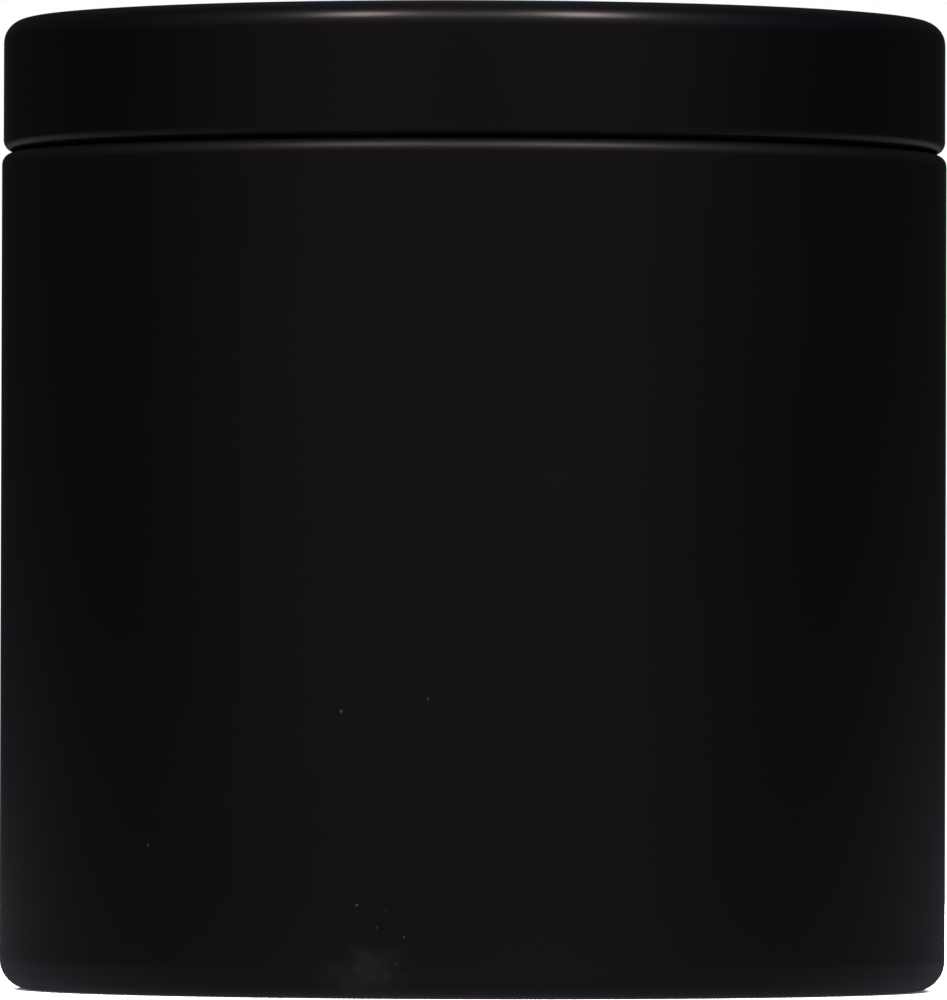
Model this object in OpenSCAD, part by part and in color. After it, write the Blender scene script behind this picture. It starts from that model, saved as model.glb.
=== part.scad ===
// Round candle tin with a flush slip lid, a cast wax fill and one wick.
// Millimetres, +Z up. The origin is the centre of the foot ring, on the table.
// Every sheet-metal piece is a revolved profile: an outline, less the same
// outline drawn one plate thickness further in.

/* [Tin] */
// Outside diameter of the can
body_d = 80; // [50:1:110]
// Height over all, with the lid on
total_h = 82; // [50:0.5:130]
// Thickness of the tinplate
plate = 0.25; // [0.2:0.05:0.35]
// Outside radius where the wall turns into the base
base_corner = 2.6; // [1.5:0.1:5]
// Outside radius where the wall turns in towards the neck
shoulder_r = 1; // [0.6:0.1:1.5]

/* [Base] */
// Width of the flat ring that the tin stands on
foot_flat = 2.5; // [1:0.1:6]
// How far the base panel stands above the table
base_rise = 1.2; // [1:0.1:2.5]
// Bend radius at the edge of the base panel
base_bend = 0.5; // [0.4:0.05:0.5]

/* [Lid] */
// Height of the lid, from the hem to the top
lid_h = 11.2; // [9:0.05:20]
// How far the lid's skirt stands in from the can's wall
lid_setback = 0.13; // [0:0.01:0.3]
// Outside radius of the lid's top edge
lid_corner = 2; // [1:0.1:3]
// Radius of the hem that is rolled inwards
hem_r = 1; // [0.7:0.05:1.3]
// Depth of the panel pressed into the lid's top
panel_depth = 0.8; // [0.8:0.1:2]
// Bend radius at the edge of the lid's panel
panel_bend = 0.4; // [0.3:0.05:0.4]

/* [Neck and fit] */
// Radius of the rim that is rolled inwards at the mouth
rim_r = 0.8; // [0.6:0.05:1.2]
// Bend radius where the shoulder turns up into the neck
neck_root = 0.6; // [0.3:0.05:0.7]
// Gap between the hem and the neck it slides over
neck_clear = 0.25; // [0.15:0.05:0.5]
// Gap between the hem and the shoulder below it
seam_gap = 0.1; // [0.05:0.05:0.5]
// Gap between the mouth's rim and the lid's top
rim_gap = 0.15; // [0.1:0.05:1]
// Gap between the mouth's rim and the step of the lid's panel inside it
panel_clear = 1.3; // [0.5:0.1:6]

/* [Wax] */
// Depth of the headspace, from the mouth down to the wax
headspace = 21.6; // [15:0.1:28]
// Gap that the wax leaves as it shrinks from the metal and the wick
wax_gap = 0.05; // [0.02:0.01:0.2]
// Radius of the curve in which the wax climbs the wall and the wick
meniscus = 1.2; // [0.5:0.1:2]
// How high the wax climbs
meniscus_rise = 0.7; // [0.2:0.05:0.9]

/* [Wick] */
// Outside diameter of the cotton braid
braid_d = 2.4; // [1.6:0.1:3.2]
// Diameter of the paper core
core_d = 0.9; // [0.5:0.05:1.2]
// Gap between the core and the braid
core_gap = 0.05; // [0.02:0.01:0.1]
// Length of the wick above the wax
wick_free = 6; // [4:0.5:8]

/* [Tab and sticker] */
// Diameter of the sustainer's disc
tab_d = 20; // [12:0.5:25]
// Thickness of the sustainer's plate
tab_plate = 0.3; // [0.2:0.05:0.4]
// Height of the sustainer, with its neck
tab_h = 6.5; // [4:0.5:10]
// Gap between the wick and the sustainer's neck
tab_clear = 0.05; // [0.02:0.01:0.1]
// Bend radius where the disc turns up into the neck
tab_root = 0.7; // [0.4:0.1:1]
// Depth of the four crimps in the neck
crimp = 0.12; // [0.05:0.01:0.14]
// Radius of the tool that presses the crimps
crimp_tool_r = 1; // [0.6:0.1:1.4]
// Diameter of the adhesive disc
sticker_d = 18; // [10:0.5:22]
// Thickness of the adhesive disc
sticker_t = 0.8; // [0.5:0.1:1.5]

/* [Hidden] */

$fn = 96;
turn_fn = 240;          // facets round the axis of every turned piece
past = 1;               // how far a cutting shape runs past what it cuts

body_r = body_d / 2;
lid_r = body_r - lid_setback;
neck_r = lid_r - 2 * hem_r - neck_clear;
wall_r = body_r - plate;               // inside of the can's wall

hem_z = total_h - lid_h;               // lowest point of the lid
shoulder_z = hem_z - seam_gap;         // top of the shoulder
mouth_z = total_h - plate - rim_gap;   // top of the can's rim
floor_z = base_rise + plate;           // upper face of the base panel

foot_r = body_r - base_corner - foot_flat - base_bend;      // edge of the base panel
panel_r = neck_r - 2 * rim_r - panel_clear - plate;         // edge of the lid's panel

tab_z = floor_z + sticker_t;           // underside of the sustainer
tab_bore = braid_d / 2 + tab_clear;
tab_neck_r = tab_bore + tab_plate;
wax_z = mouth_z - headspace;           // level of the wax
wick_top = wax_z + wick_free;

black_paint = [0.07, 0.07, 0.075];
soy_wax = [0.93, 0.89, 0.78];
cotton = [0.95, 0.94, 0.9];
paper = [0.88, 0.83, 0.72];
bare_tinplate = [0.72, 0.73, 0.74];
white_foam = [0.92, 0.92, 0.9];

// ---- profiles: x is the radius, y the height ----

// A block from the axis out to r, with its outer corners rounded
module slab(r, low, high, r_low, r_high) {
    difference() {
        translate([0, low]) square([r, high - low]);
        if (r_low > 0) translate([r - r_low, low + r_low]) mirror([0, 1]) spandrel(r_low);
        if (r_high > 0) translate([r - r_high, high - r_high]) spandrel(r_high);
    }
}

// What a rounded corner leaves of its square, the circle's centre at the origin
module spandrel(r) {
    difference() {
        square([r + past, r + past]);
        circle(r);
    }
}

// The fill of an inside corner, the corner at the origin and the circle beyond it
module fillet(r) {
    difference() {
        translate([-past, -past]) square([r + past, r + past]);
        translate([r, r]) circle(r);
        translate([r, -past]) square([past, 2 * past]);
    }
}

// A round recess in a top face, grown into the metal by grow
module dish(r, top, depth, bend, grow) {
    edge = bend - grow;
    slab(r + grow, top - depth - grow, top + past, bend + grow, 0);
    if (edge > 0)
        difference() {
            translate([r, top - grow - edge]) square([grow + edge, edge + past]);
            translate([r + bend, top - bend]) circle(edge);
        }
}

// The same recess turned over, in the face the tin stands on
module base_dish(grow) {
    mirror([0, 1]) dish(foot_r, 0, base_rise, base_bend, grow);
}

// The can's outline up to a height, drawn inset further in
module can_outline(inset, top) {
    shoulder = shoulder_z - inset;
    slab(body_r - inset, inset, shoulder, base_corner - inset, shoulder_r - inset);
    translate([0, shoulder - past]) square([neck_r - inset, top - shoulder + past]);
    translate([neck_r - inset, shoulder]) fillet(neck_root + inset);
}

// Three quarters of a rolled edge, its open quarter up and out
module curl(r) {
    difference() {
        circle(r);
        circle(r - plate);
        square([r + past, r + past]);
    }
}

// ---- metal ----

module tin_profile() {
    roll_z = mouth_z - rim_r;
    difference() {
        can_outline(0, roll_z);
        base_dish(0);
        difference() {
            can_outline(plate, roll_z + past);
            base_dish(plate);
        }
    }
    translate([neck_r - rim_r, roll_z]) mirror([0, 1]) curl(rim_r);
}

module tin_body() {
    color(black_paint) rotate_extrude($fn = turn_fn) tin_profile();
}

module lid_profile() {
    roll_z = hem_z + hem_r;
    difference() {
        slab(lid_r, roll_z, total_h, 0, lid_corner);
        dish(panel_r, total_h, panel_depth, panel_bend, 0);
        difference() {
            slab(lid_r - plate, roll_z - past, total_h - plate, 0, lid_corner - plate);
            dish(panel_r, total_h, panel_depth, panel_bend, plate);
        }
    }
    translate([lid_r - hem_r, roll_z]) curl(hem_r);
}

module lid() {
    color(black_paint) rotate_extrude($fn = turn_fn) lid_profile();
}

// ---- candle ----

// The wick's sustainer and sticker as one outline, grown by grow
module tab_outline(grow) {
    translate([0, floor_z - past]) square([sticker_d / 2 + grow, sticker_t + past]);
    translate([0, tab_z - grow]) square([tab_d / 2 + grow, tab_plate + 2 * grow]);
    square([tab_neck_r + grow, tab_z + tab_h + grow]);
}

module wax_profile() {
    rim = wall_r - wax_gap;
    wick = braid_d / 2 + wax_gap;
    root = tab_root - wax_gap;
    difference() {
        slab(rim, plate + wax_gap, wax_z, base_corner - plate - wax_gap, 0);
        base_dish(plate + wax_gap);
        tab_outline(wax_gap);
        translate([tab_neck_r + wax_gap, tab_z + tab_plate + wax_gap]) fillet(root);
        square([wick, wax_z + past]);
    }
    translate([wick, wax_z]) meniscus_ring();
    translate([rim, wax_z]) mirror([1, 0]) meniscus_ring();
}

// The wax that climbs an upright face at x = 0
module meniscus_ring() {
    rise = min(meniscus_rise, 0.8 * meniscus);
    difference() {
        translate([0, -past]) square([meniscus, rise + past]);
        translate([meniscus, meniscus]) circle(meniscus);
    }
}

module wax() {
    color(soy_wax) rotate_extrude($fn = turn_fn) wax_profile();
}

module wick_braid() {
    hole = core_d / 2 + core_gap;
    color(cotton) difference() {
        translate([0, 0, tab_z]) cylinder(r = braid_d / 2, h = wick_top - tab_z);
        translate([0, 0, tab_z - past]) cylinder(r = hole, h = wick_top - tab_z + 2 * past);
    }
}

module wick_core() {
    color(paper) translate([0, 0, tab_z]) cylinder(d = core_d, h = wick_top - tab_z);
}

module tab_profile() {
    disc_top = tab_z + tab_plate;
    difference() {
        union() {
            translate([0, tab_z]) square([tab_d / 2, tab_plate]);
            translate([0, tab_z]) square([tab_neck_r, tab_h]);
            intersection() {
                translate([tab_neck_r, disc_top]) fillet(tab_root);
                translate([0, disc_top]) square([tab_d / 2, tab_root]);
            }
        }
        translate([0, tab_z - past]) square([tab_bore, tab_h + 2 * past]);
    }
}

// Four shallow rounds pressed into the neck, one on each side
module wick_tab() {
    crimp_z = tab_z + tab_h - 1.5 * crimp_tool_r;
    color(bare_tinplate) difference() {
        rotate_extrude() tab_profile();
        for (side = [0:3])
            rotate([0, 0, 90 * side])
                translate([tab_neck_r + crimp_tool_r - crimp, 0, crimp_z])
                    rotate([90, 0, 0])
                        cylinder(r = crimp_tool_r, h = 2 * tab_neck_r, center = true);
    }
}

module wick_sticker() {
    color(white_foam) translate([0, 0, floor_z]) cylinder(d = sticker_d, h = sticker_t);
}

tin_body();
lid();
wax();
wick_braid();
wick_core();
wick_tab();
wick_sticker();
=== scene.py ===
# %% [markdown]
# # A black candle tin, and the candle inside it
# The real object is a can drawn from one sheet of tinplate, with a lid that slips over its neck.
# Inside are a cast of soy wax, a braided wick and the small metal foot that holds the wick up.
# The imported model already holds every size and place, so this lesson only gives each piece its
# true surface: folded sheet with rolled edges, wax, cotton, paper and foam.

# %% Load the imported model
import math

import bpy
from mathutils import Euler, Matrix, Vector


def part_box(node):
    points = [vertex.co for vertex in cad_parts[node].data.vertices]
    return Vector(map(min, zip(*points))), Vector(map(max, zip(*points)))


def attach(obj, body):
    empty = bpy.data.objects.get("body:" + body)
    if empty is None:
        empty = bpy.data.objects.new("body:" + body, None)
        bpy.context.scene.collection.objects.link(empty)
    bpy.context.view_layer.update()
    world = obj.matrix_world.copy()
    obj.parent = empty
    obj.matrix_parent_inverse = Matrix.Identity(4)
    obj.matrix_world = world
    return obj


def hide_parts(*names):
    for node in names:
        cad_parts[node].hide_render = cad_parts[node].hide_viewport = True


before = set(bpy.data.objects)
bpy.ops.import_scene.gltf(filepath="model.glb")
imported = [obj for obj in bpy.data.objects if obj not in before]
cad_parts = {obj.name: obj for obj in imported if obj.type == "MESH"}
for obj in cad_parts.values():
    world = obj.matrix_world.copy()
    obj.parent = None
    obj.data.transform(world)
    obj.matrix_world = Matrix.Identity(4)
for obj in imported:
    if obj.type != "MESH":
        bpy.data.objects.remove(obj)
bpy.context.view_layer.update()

# %% [markdown]
# ## Sizes
# Lengths are in metres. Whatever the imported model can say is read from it, node by node, so the
# pieces made here always land on it. A box can't say how thick a sheet is or how tightly its edge
# is rolled, so those few values are named here once.

# %% Sizes read from the model
MM = 0.001

tin_high = Vector(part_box("tin_body")[1])
wax_high = Vector(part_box("wax")[1])
lid_low, lid_high = map(Vector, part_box("lid"))
braid_low, braid_high = map(Vector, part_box("wick_braid"))
core_low, core_high = map(Vector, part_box("wick_core"))
tab_low, tab_high = map(Vector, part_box("wick_tab"))
sticker_low, sticker_high = map(Vector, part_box("wick_sticker"))

body_r = tin_high.x
mouth_z = tin_high.z
lid_r = lid_high.x
lid_top = lid_high.z
hem_z = lid_low.z
print(f"can {2000 * body_r:.1f} mm across, lid {2000 * lid_r:.1f} mm, {1000 * lid_top:.1f} mm tall")

# %% Sizes of the sheet and its bends
plate = 0.25 * MM
base_corner = 2.6 * MM
shoulder_bend = 1.0 * MM
foot_flat = 2.5 * MM
base_rise = 1.2 * MM
base_bend = 0.5 * MM
lid_corner = 2.0 * MM
hem_roll = 1.0 * MM
rim_roll = 0.8 * MM
neck_root = 0.6 * MM
neck_clear = 0.25 * MM
seam_gap = 0.1 * MM
panel_depth = 0.8 * MM
panel_bend = 0.4 * MM
panel_clear = 1.3 * MM
headspace = 21.6 * MM

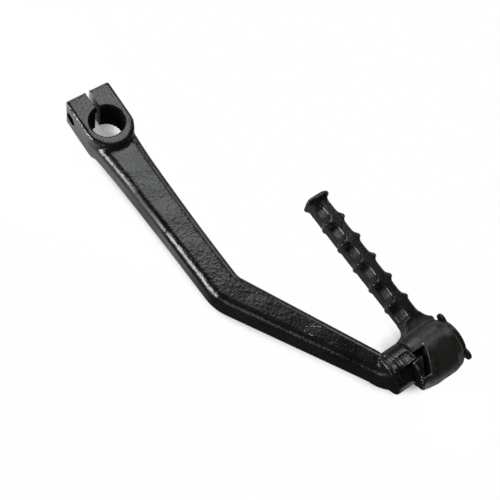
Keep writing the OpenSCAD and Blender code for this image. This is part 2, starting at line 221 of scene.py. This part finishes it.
# Each chipped line has two ends and a width. The boss's near edge and two knocks at its bore come first,
# then the knocks on the outer run, then the edges of the half collar at the pivot.
mark_wear(arm, (
    (Vector((-0.0160, -0.0107, 0.0079)), Vector((0.0046, -0.0107, 0.0079)), 0.00055),
    (Vector((-0.0072, -0.0024, 0.0086)), Vector((-0.0062, -0.0034, 0.0084)), 0.0006),
    (Vector((0.0008, 0.0084, 0.0086)), Vector((0.0012, 0.0083, 0.0084)), 0.0007),
    (Vector((0.1238, 0.0216, 0.0064)), Vector((0.1269, 0.0272, 0.0063)), 0.00045),
    (Vector((0.1273, 0.0208, 0.0064)), Vector((0.1282, 0.0214, 0.0064)), 0.0006),
    (Vector((0.1250, 0.0199, 0.0064)), Vector((0.1262, 0.0190, 0.0062)), 0.0004),
    (Vector((0.1267, 0.0182, 0.0059)), Vector((0.1271, 0.0180, 0.0058)), 0.00045),
    (at_pivot(91, -0.0202, collar_radius), at_pivot(91, -0.0116, collar_radius), 0.0004),
    (at_pivot(143, -0.0204, 0.0111), at_pivot(88, -0.0232, 0.0111), 0.0006),
    (at_pivot(119, -0.0176, collar_radius), at_pivot(96, -0.0181, collar_radius), 0.00055),
))


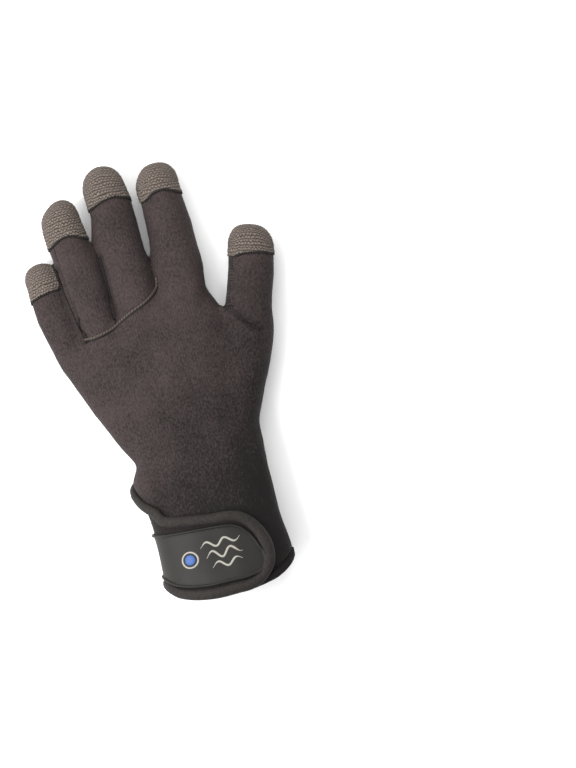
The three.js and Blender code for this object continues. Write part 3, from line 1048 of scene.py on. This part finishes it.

AIM OF THE EXERCISE: Above are several records. Count the lines among them that contain "names" and give only the total.

CORRECT RESPONSE: 2